Beginning with the first line below, please repeat the material exactly, ending with the line that includes "CAMERA_TARGET = Vector((-0.04926, 0.0, -0.01331))".

- Dataset content

********************

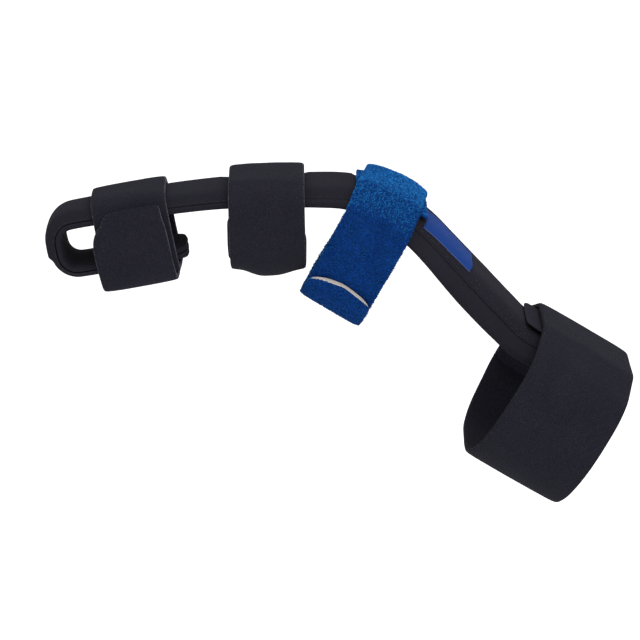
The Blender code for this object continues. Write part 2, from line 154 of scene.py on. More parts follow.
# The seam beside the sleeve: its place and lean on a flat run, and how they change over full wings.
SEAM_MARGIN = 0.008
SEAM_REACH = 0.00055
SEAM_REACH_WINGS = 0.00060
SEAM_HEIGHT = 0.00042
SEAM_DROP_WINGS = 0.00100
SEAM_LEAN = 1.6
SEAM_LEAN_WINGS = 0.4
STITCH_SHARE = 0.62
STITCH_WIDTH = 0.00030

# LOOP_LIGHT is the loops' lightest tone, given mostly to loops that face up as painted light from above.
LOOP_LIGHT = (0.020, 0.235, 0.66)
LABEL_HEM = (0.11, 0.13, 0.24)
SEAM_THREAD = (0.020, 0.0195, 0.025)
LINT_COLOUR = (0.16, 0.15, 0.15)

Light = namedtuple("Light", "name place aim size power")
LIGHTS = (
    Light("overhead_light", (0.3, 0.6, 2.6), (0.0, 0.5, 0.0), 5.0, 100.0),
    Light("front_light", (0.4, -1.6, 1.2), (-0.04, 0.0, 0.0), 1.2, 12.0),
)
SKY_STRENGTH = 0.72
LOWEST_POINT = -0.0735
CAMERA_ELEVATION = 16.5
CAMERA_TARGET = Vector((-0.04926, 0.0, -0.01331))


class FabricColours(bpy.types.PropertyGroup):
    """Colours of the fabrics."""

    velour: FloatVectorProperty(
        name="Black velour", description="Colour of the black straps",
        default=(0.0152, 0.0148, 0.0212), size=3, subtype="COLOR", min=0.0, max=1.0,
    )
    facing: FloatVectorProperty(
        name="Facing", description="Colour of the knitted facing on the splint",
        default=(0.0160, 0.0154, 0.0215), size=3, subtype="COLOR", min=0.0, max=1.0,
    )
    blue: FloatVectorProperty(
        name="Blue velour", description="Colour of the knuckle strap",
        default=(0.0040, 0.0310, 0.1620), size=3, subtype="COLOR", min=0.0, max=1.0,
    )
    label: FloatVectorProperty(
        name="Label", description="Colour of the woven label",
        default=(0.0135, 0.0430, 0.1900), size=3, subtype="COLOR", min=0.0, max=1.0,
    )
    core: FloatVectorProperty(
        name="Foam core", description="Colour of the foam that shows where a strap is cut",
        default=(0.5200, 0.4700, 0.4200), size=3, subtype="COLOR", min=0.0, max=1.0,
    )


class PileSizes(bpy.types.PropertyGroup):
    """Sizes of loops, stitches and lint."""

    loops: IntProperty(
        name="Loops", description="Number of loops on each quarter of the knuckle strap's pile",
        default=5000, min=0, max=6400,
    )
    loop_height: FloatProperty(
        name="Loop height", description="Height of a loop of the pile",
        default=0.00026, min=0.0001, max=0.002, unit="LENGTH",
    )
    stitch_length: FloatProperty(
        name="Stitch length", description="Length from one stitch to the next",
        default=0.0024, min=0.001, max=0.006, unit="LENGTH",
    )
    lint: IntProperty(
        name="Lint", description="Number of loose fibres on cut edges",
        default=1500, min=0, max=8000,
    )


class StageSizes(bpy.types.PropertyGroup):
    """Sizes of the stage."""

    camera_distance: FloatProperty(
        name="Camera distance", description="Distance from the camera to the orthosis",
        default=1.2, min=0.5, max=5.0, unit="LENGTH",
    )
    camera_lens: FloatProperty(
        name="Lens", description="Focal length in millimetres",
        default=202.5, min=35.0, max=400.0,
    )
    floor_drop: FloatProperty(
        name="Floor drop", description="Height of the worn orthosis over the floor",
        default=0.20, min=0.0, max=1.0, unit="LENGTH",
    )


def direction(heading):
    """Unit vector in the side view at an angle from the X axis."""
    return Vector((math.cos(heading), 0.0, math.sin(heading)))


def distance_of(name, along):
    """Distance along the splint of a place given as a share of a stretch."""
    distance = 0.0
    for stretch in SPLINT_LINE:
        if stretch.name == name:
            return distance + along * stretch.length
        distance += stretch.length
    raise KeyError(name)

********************

- Result of this exercise
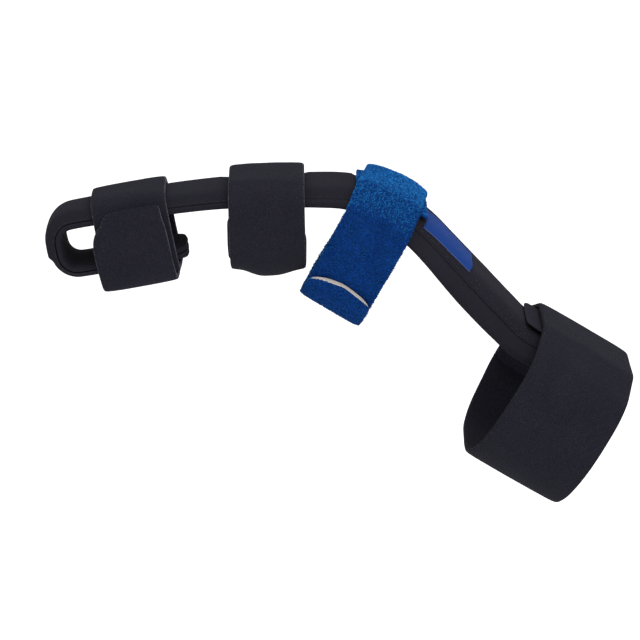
The Blender code for this object continues. Write part 2, from line 154 of scene.py on. More parts follow.
# The seam beside the sleeve: its place and lean on a flat run, and how they change over full wings.
SEAM_MARGIN = 0.008
SEAM_REACH = 0.00055
SEAM_REACH_WINGS = 0.00060
SEAM_HEIGHT = 0.00042
SEAM_DROP_WINGS = 0.00100
SEAM_LEAN = 1.6
SEAM_LEAN_WINGS = 0.4
STITCH_SHARE = 0.62
STITCH_WIDTH = 0.00030

# LOOP_LIGHT is the loops' lightest tone, given mostly to loops that face up as painted light from above.
LOOP_LIGHT = (0.020, 0.235, 0.66)
LABEL_HEM = (0.11, 0.13, 0.24)
SEAM_THREAD = (0.020, 0.0195, 0.025)
LINT_COLOUR = (0.16, 0.15, 0.15)

Light = namedtuple("Light", "name place aim size power")
LIGHTS = (
    Light("overhead_light", (0.3, 0.6, 2.6), (0.0, 0.5, 0.0), 5.0, 100.0),
    Light("front_light", (0.4, -1.6, 1.2), (-0.04, 0.0, 0.0), 1.2, 12.0),
)
SKY_STRENGTH = 0.72
LOWEST_POINT = -0.0735
CAMERA_ELEVATION = 16.5
CAMERA_TARGET = Vector((-0.04926, 0.0, -0.01331))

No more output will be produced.